#### [Task goal]
Go through the material below, count the lines with the word "code", and reply with the count alone.

#### [Provided information]

** begin **

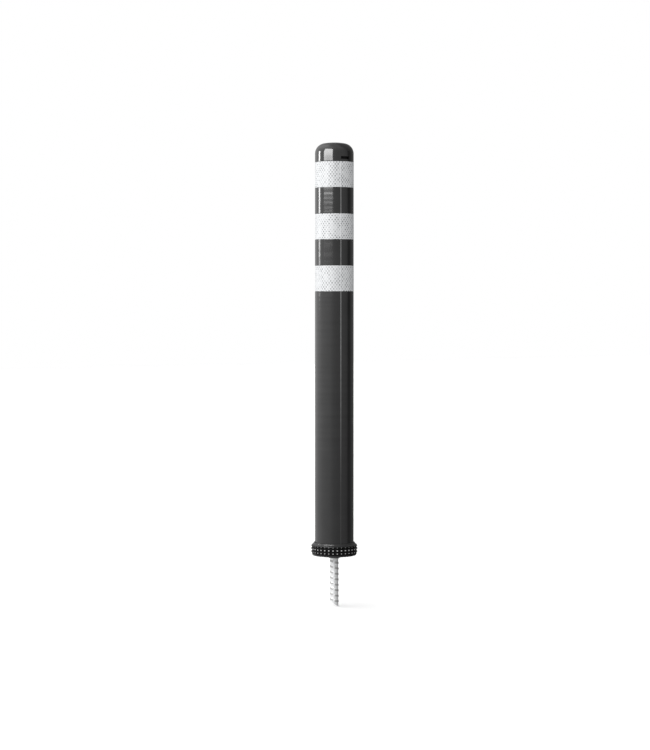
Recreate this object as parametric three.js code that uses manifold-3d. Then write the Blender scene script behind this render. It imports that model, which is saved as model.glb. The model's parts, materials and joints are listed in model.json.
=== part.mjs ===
// Flexible, self-righting and removable bollard post with a screwed collar and a ground anchor.
// Millimetres, +Z up. The origin is on the post's axis, at the pavement that the base disc rests on.
import * as THREE from 'three';
import { mergeVertices } from 'three/addons/utils/BufferGeometryUtils.js';
import Module from 'manifold-3d';

const wasm = await Module();
wasm.setup();

// ---- Driving dimensions ----------------------------------------------------------------------
const GAP = 0.3;                     // clearance between neighbouring pieces
const SIDES = 32;                    // facets round the large turned pieces
const SMALL_SIDES = 12;              // facets round pins, rivets and their holes

const POST_R = 37.5;                 // 75 mm post
const POST_TOP = 800;
const WALL = 7;
const BORE_R = POST_R - WALL;
const CORE_R = BORE_R - GAP;         // outside of everything that fits the bore

const BAND = 50;                     // height of a reflective band, and of the space between two
const BAND_COUNT = 3;
const BAND_THICK = 0.5;
const CAP_JOIN = 762;                // where the cap meets the tube and the top band ends
const RECESS_R = POST_R - BAND_THICK - GAP;

const CAP_CORNER = 20;               // radius that rounds the cap's skirt into its crown
const CAP_CORNER_Z = 778.5;
const CAP_SPIGOT_BOTTOM = 735.3;
const CAP_WALL_R = 26;
const CAP_RIVET_Z = 743;
const CAP_SEAL_Z = 753;
const SLOT = { width: 18, height: 5.2, depth: 3.5, z: 768.8 };

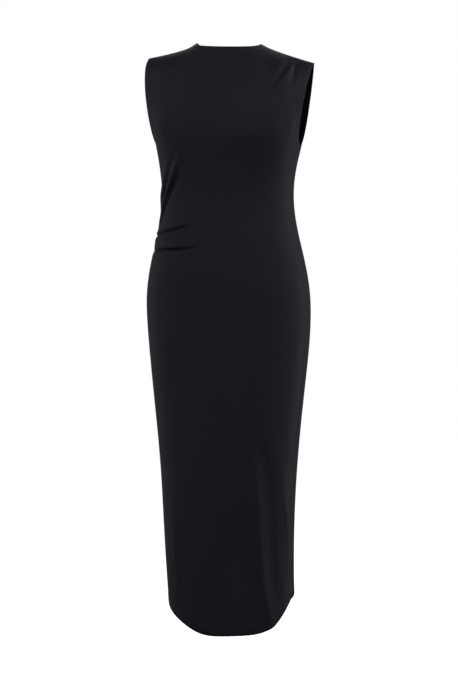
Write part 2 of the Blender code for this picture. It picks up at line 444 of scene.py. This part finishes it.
# %% Creases of the skirt
SKIRT_CREASES = (
    Crease("skirt fold", 8.0, 3.2, (0.45, 0.02),
           ((66, -870), (73, -927), (79, -971), (83, -1016), (85, -1061), (87, -1106),
            (89, -1151), (92, -1196), (97, -1241), (104, -1286), (112, -1325),
            (118, -1360))),
    Crease("crest of the skirt fold", 3.6, 0.6, (0.5, 0.3),
           ((83, -1016), (85, -1061), (87, -1106), (89, -1151), (92, -1196), (97, -1241),
            (104, -1286), (112, -1325))),
    Crease("hollow in front of the fold", 22.0, -4.6, (0.45, 0.02),
           ((46, -940), (50, -1010), (50, -1090), (52, -1162), (60, -1245), (66, -1345),
            (68, -1375))),
    Crease("hollow behind the fold", 11.0, -5.4, (0.3, 0.2),
           ((86, -880), (94, -927), (102, -972), (109, -1017), (112, -1070), (114, -1152),
            (115, -1197), (118, -1242), (124, -1300))),
    Crease("outer roll of the fold", 7.0, 2.2, (0.3, 0.3),
           ((133, -1000), (140, -1064), (143, -1110), (143, -1155), (143, -1200),
            (140, -1250))),
    Crease("roll at the left side", 7.0, 0.6, (0.35, 0.5),
           ((118, -900), (128, -950), (138, -1005), (145, -1060), (147, -1120))),
    Crease("faint fold at the right knee", 5.0, 1.3, (0.45, 0.45),
           ((-36, -1112), (-39, -1141), (-46, -1180), (-52, -1221), (-55, -1262))),
    Crease("faint hollow at the right knee", 12.0, -1.8, (0.45, 0.3),
           ((-66, -1100), (-72, -1146), (-81, -1189), (-89, -1246), (-94, -1300))),
    Crease("faint roll at the right side", 8.0, 1.6, (0.4, 0.4),
           ((-120, -1010), (-116, -1070), (-110, -1150), (-102, -1235), (-98, -1290))),
)
FRONT_CREASES = BODICE_CREASES + SKIRT_CREASES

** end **

#### [Reply to the task]
2